Die Berufung ist nicht statthaft. Nach § 144 Abs. 1 Satz 1 Nr. 1 SGG bedarf die Berufung der Zulassung, wenn der Wert des Beschwerdegegenstandes bei einer Klage, die eine Geld-, Dienst- oder Sachleistung oder einen hierauf gerichteten Verwaltungsakt betrifft, 750 € nicht übersteigt und nicht wiederkehrende oder laufende Leistungen für mehr als ein Jahr betroffen sind (§ 144 Abs. 1 Satz 2 SGG). Der Anwendung des § 144 Abs. 1 Satz 1 Nr. 1 SGG steht nicht entgegen, dass der Kläger eine Untätigkeitsklage (§ 88 Abs. 1 SGG) erhoben hat. Die gewählte Klageart ist für die Anwendung von § 144 Abs. 1 Satz 1 Nr. 1 SGG bedeutungslos, wenn das Rechtsverhältnis – wie hier - gleichwohl eine Geldleistung zum Gegenstand hat (BSG Beschluss vom 06.10.2011 – B 9 SB 45/11 B).

Es ist bereits fraglich, ob sich das Verfahren in der ersten Instanz auf einen Gegenstand von mehr als 750 € bezogen hat. Denn der Kläger hat die Untätigkeitsklage wegen des Antrags auf einen „Vorschuss als Darlehen von 500 € als Rechtshilfe“ erhoben. Letztlich kann die Frage nach dem Gegenstand des erstinstanzlichen Verfahrens jedoch offen bleiben, denn nach dem Berufungsantrag bezieht sich jedenfalls die Berufung auf einen Antrag iHv 500 €. Dies ergibt sich aus der Formulierung, der Kläger habe „für den Anwalt T 1x 500 €“ beantragt.

Das Sozialgericht  hat die Berufung nicht zugelassen. Die Bindungswirkung des § 144 Abs. 3 SGG tritt nicht durch eine Rechtsmittelbelehrung ein, sondern nur durch Berufungszulassung in der Urteilsformel, ausnahmsweise auch durch eine eindeutig ausgesprochene Zulassung in den Entscheidungsgründen (vgl. BSG Beschluss vom 02.06.2004 – B 7 AL 10/04 B). Eine solche Zulassung ist nicht erfolgt.

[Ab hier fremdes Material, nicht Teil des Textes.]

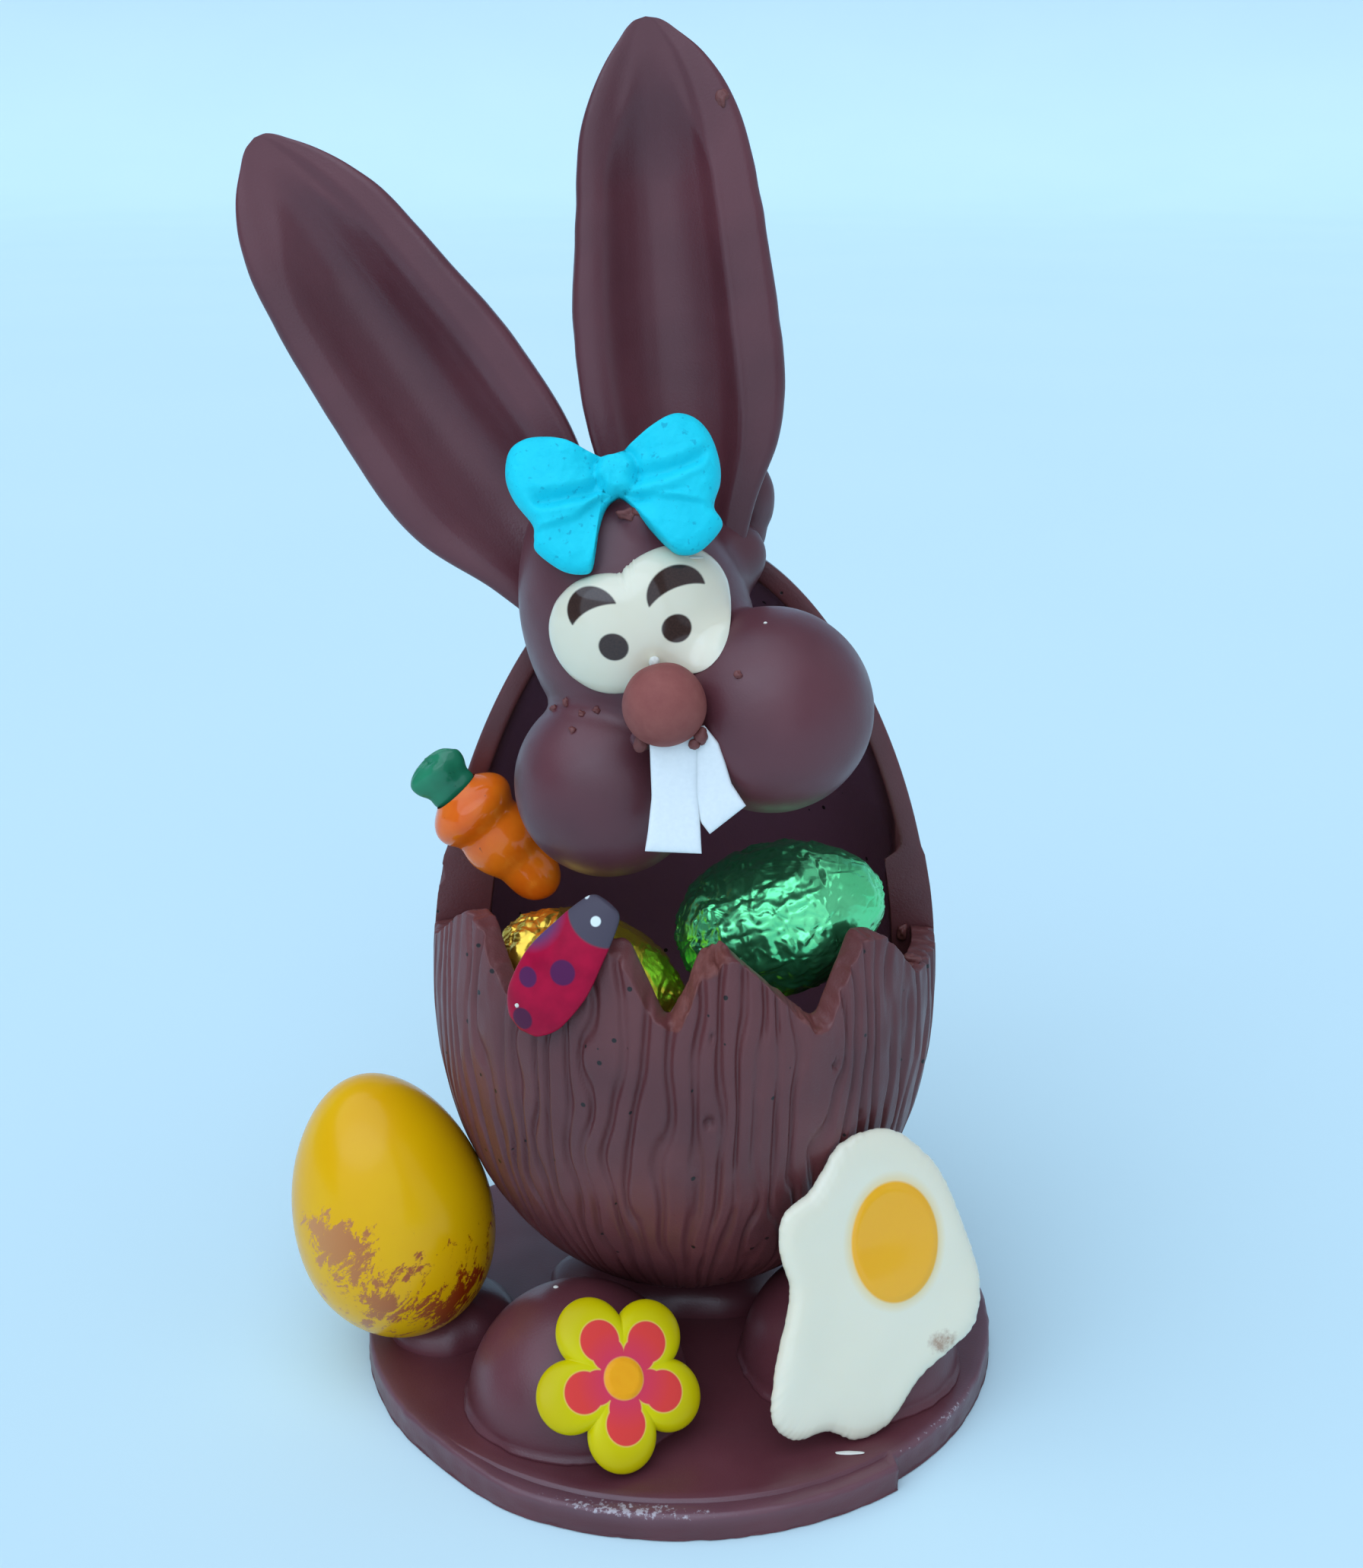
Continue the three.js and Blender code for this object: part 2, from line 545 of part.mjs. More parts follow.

Die Erweiterung des Begehrens des Klägers in der mündlichen Verhandlung („Weiterzahlung der Sozialhilfe“) macht die Berufung nicht statthaft, da es für die Statthaftigkeit der Berufung auf den Zeitpunkt ihrer Einlegung ankommt (Keller in Meyer-Ladewig/Keller/Leitherer/Schmidt, SGG, 13. Aufl., § 144 Rn. 19 mwN). Abgesehen davon ist die Erweiterung des Klageantrags in der Berufung ihrerseits unzulässig, da die Voraussetzungen des § 99 SGG (Klageänderung) nicht vorliegen.

Die Kostenentscheidung beruht auf § 193 SGG.

Gründe für die Zulassung der Revision (§ 160 Abs. 2 SGG) bestehen nicht.